The scientific information and imagery accessed in ayahuasca visions by the three biologists were certainly related to the information and images already in their minds. They did not have any big revelations. "Ayahuasca is not a shortcut to the Nobel prize," the French professor remarked. They all said that ayahuasca shamanism was a harder path to knowledge than science, and as scientists, they found specific difficulties with it. For example, getting knowledge from an ayahuasca experience involves a highly emotional, subjective experience that is not reproducible. One cannot have the same ayahuasca experience twice, nor can somebody else have the same ayahuasca experience as oneself. This makes it almost contrary to the method of science, which consists of designing objective experiments that can be repeated by anyone, anywhere, anytime.

The scientists said that more research was needed; and that this would require preparing questions carefully, and working with qualified shamans in well-defined conditions. And they are all planning to return to the Amazon at some point to continue working on this.

They conducted this preliminary experiment over two weeks. Afterward they visited a school for bilingual, intercultural education, where young women and men from fourteen indigenous societies are learning to teach indigenous knowledge and science, in their mother tongue and in Spanish. They are Aguaruna, Shipibo, Huitoto, Ashaninca and so on. The school's goal is to train indigenous primary school teachers. Each people has elected an old "indigenous specialist" to work at the school as the keeper and teacher of its knowledge, language and lore.

The scientists met with the school's director and with the old indigenous specialists. They spoke positively about their recent experience with an indigenous shaman. But several of the specialists warned them about the abuses that can occur with ayahuasca shamanism. They said that sorcerers worked with ayahuasca and shot darts into people to cause disease. They said ayahuasca was double-edged. "The plant can show you things that will harm you," said one. They emphasized that using ayahuasca required the presence of a well-trained and talented ayahuasquero.

The specialists asked the scientists about science: What was its nature? Where did its center lie? One of the scientists replied that science was fragmented into many disciplines and was practiced in many countries. He went on to say that he thought it was very important that young indigenous people learned about science, because it was currently the dominant form of knowledge around the world. In reply, one specialist said he thought this was true, but he also thought that the scientists might consider sending their children to the Amazon to learn about indigenous knowledge. That way, he said, they too would benefit from a complete education.

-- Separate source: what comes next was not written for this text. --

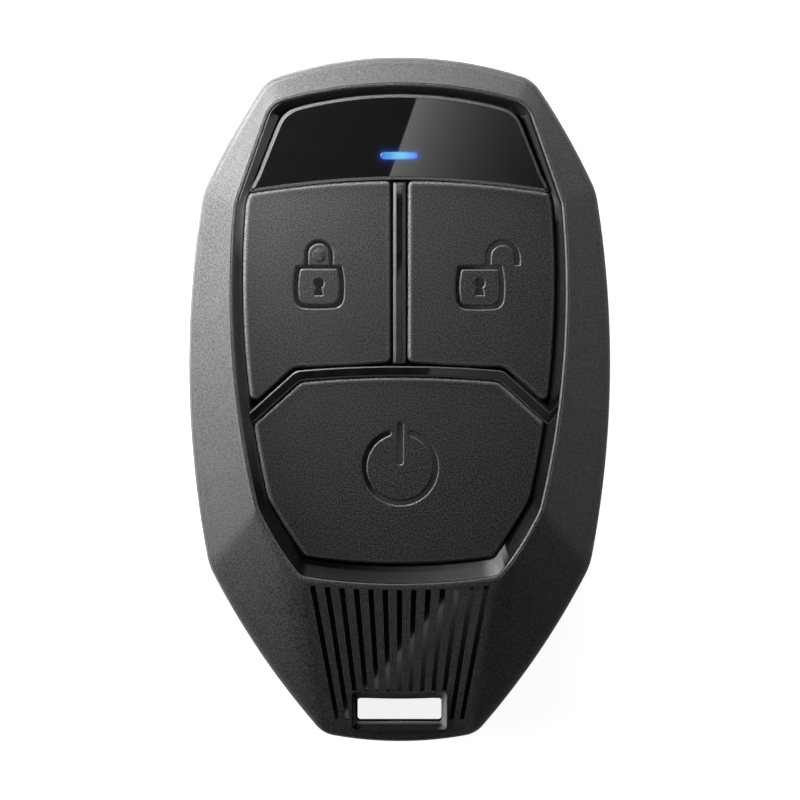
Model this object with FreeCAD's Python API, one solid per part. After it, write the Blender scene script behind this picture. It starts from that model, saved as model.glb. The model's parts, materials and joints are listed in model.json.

Once everybody had spoken, the Aguaruna director of the school thanked us for our visit and said: "Here in the Amazon, our knowledge has been taken many times by others, but we have never received any benefits from it. Now we would like to see some returns." He said that an agreement regarding the compensation of indigenous knowledge should be established before any further research was conducted. This experiment seemed to show that scientists can learn things by working with indigenous Amazonian shamans. Some observers have suggested that shamanism, as classically defined, is reaching its end. But bringing shamans and scientists together seems more like a beginning.